Set problem: Where a line contains the word "from", copy that line in full.

Information shown:
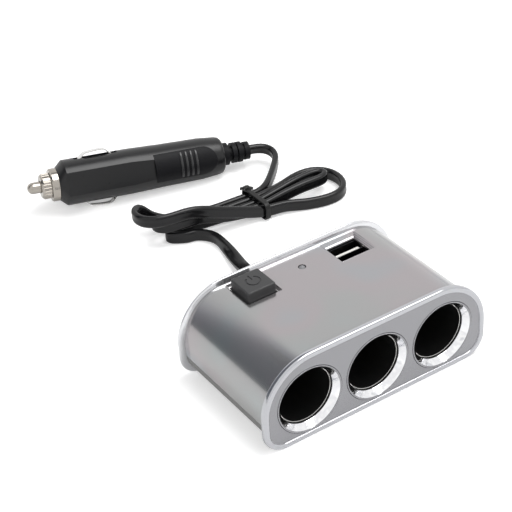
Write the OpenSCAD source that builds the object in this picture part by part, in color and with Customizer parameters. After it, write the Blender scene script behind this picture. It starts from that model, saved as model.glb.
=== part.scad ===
// Car power socket splitter: a box with three sockets, a push button and a USB window,
// a tied hank of flat cable and a plug. Millimetres, +Z up, front of the box towards -Y.

/* [Box] */
// width over the rims
body_w = 98.5; // [98:0.5:102]
// depth, front rim face to rear rim face
body_d = 57; // [57:0.5:60]
// height over the rims
body_h = 36.5; // [36.5:0.5:38]
// radius of the two upper corners
top_corner_r = 21.5; // [20.5:0.5:22]
// radius of the two lower corners
bottom_corner_r = 9; // [8:0.5:10]
// how far the rims stand proud of the shell
rim_proud = 2.2; // [2:0.1:2.4]
// thickness of the rims along the depth
rim_t = 2.2; // [2.2:0.1:2.6]
// wall of the shell and the tray
wall = 2; // [1.8:0.1:2.1]
// height of the seam between shell and tray
seam_z = 10; // [9.5:0.5:11]
// width of the raised border of the front plate
border_w = 2.3; // [1.8:0.1:2.6]
// height of that border
border_h = 0.6; // [0.4:0.1:0.8]

/* [Sockets] */
// depth of the barrel behind the collar
barrel_len = 37; // [36:0.5:37]
// inner radius of the metal sleeve
bore_r = 11; // [10.9:0.05:11]
// distance between neighbouring sockets
socket_pitch = 29.5; // [29.5:0.1:30]
// mouth radius of the collar cone
cone_r = 13.2; // [12.8:0.1:13.2]
// depth of the collar cone
cone_depth = 2.8; // [2.4:0.1:3]

/* [Button, lamp and USB window] */
// side of the square button cap
button_w = 12; // [11:0.5:12]
// how far the cap stands above the shell
button_proud = 3.3; // [2.5:0.1:3.5]
// press travel of the button
button_travel = 2; // [1.5:0.1:2]
// sideways place of the button and, mirrored, of the USB window
top_row_x = 21.3; // [20.5:0.1:22]
// place of the top row along the depth
top_row_y = 17.7; // [17:0.1:18]
// diameter of the lamp
led_d = 3; // [2.5:0.1:3]
// outer width of the USB window
window_w = 16; // [15.5:0.1:16.5]
// outer depth of the USB window
window_d = 14.4; // [14:0.1:15]

/* [Cable] */
// wide side of the flat cable
cable_w = 5.4; // [5.2:0.1:5.4]
// narrow side of the flat cable
cable_t = 2.7; // [2.5:0.1:2.7]

/* [Plug] */
// radius of the plug body
plug_r = 10; // [9.8:0.05:10]
// distance from the axis to the two flat sides
plug_flat = 8.6; // [8.5:0.1:9]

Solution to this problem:
Write the OpenSCAD source that builds the object in this picture part by part, in color and with Customizer parameters. After it, write the Blender scene script behind this picture. It starts from that model, saved as model.glb.
// distance from the axis to the two flat sides